Again, using the principle that only exceptional performance demands feedback, most managers themselves suggest that exceptional performance is unlikely to occur more than once a month, if that. This is not much feedback, and it ignores all the other average yet desirable behaviors and practices that have occurred throughout this time.

The fundamental starting point of giving feedback for only exceptional performance is ill-conceived. The purpose of giving feedback is to give the employee information about how he is performing relative to a set of standards. Positive feedback for desired practices, behaviors, and results will increase the frequency of the behaviors. It will cause the employee to want to exceed the basic standards because he "gets it" that his performance matters. Second and equally important, feedback is the way for a manager to stay connected to her employees and give them a sense of belonging and security.
There are even times when managers need to give positive feedback for performance that is below standard. When an employee is not hitting the needed performance targets and has been given feedback that makes it clear he is underperforming, if we truly want to keep the employee, we need to provide positive feedback for progress being made toward the targets.

Conclusion
Feedback is an inexpensive yet powerful tool.
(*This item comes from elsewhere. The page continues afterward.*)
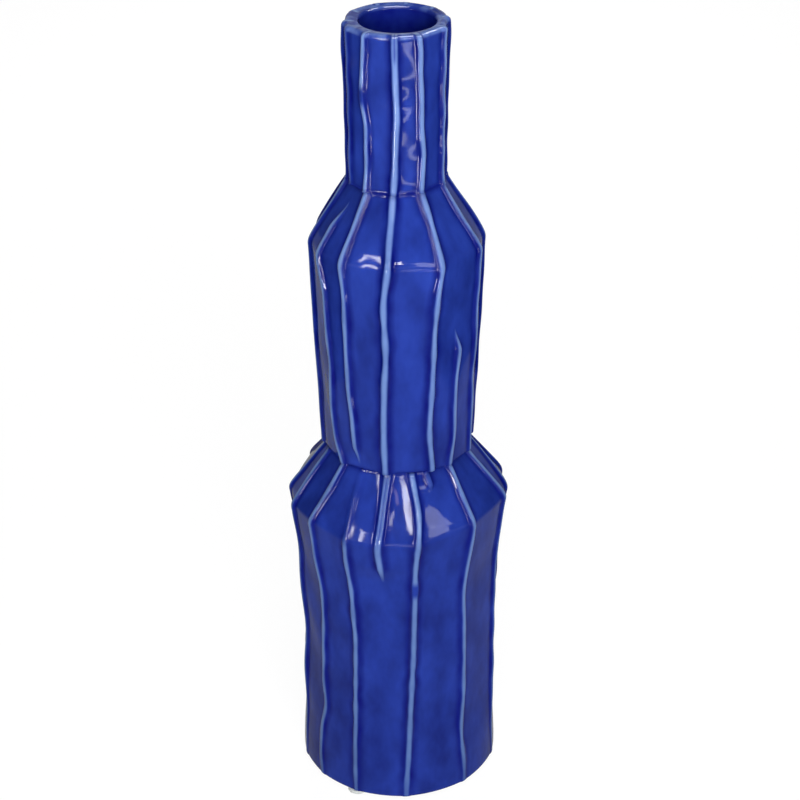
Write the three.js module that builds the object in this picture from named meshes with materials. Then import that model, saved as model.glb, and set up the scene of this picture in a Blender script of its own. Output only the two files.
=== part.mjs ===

Good leaders provide a flow of feedback that is based on how well the employee is performing. The absence of giving feedback can be perceived by a direct report as disrespectful. No matter how challenging the situation you or your company is in, a flow of information needs to occur between the boss and the subordinate. When the times are the most challenging, we need to increase, not decrease, the number of personal contacts we make with our employees.

This article appeared in the January 2006 issue of Occupational Health & Safety.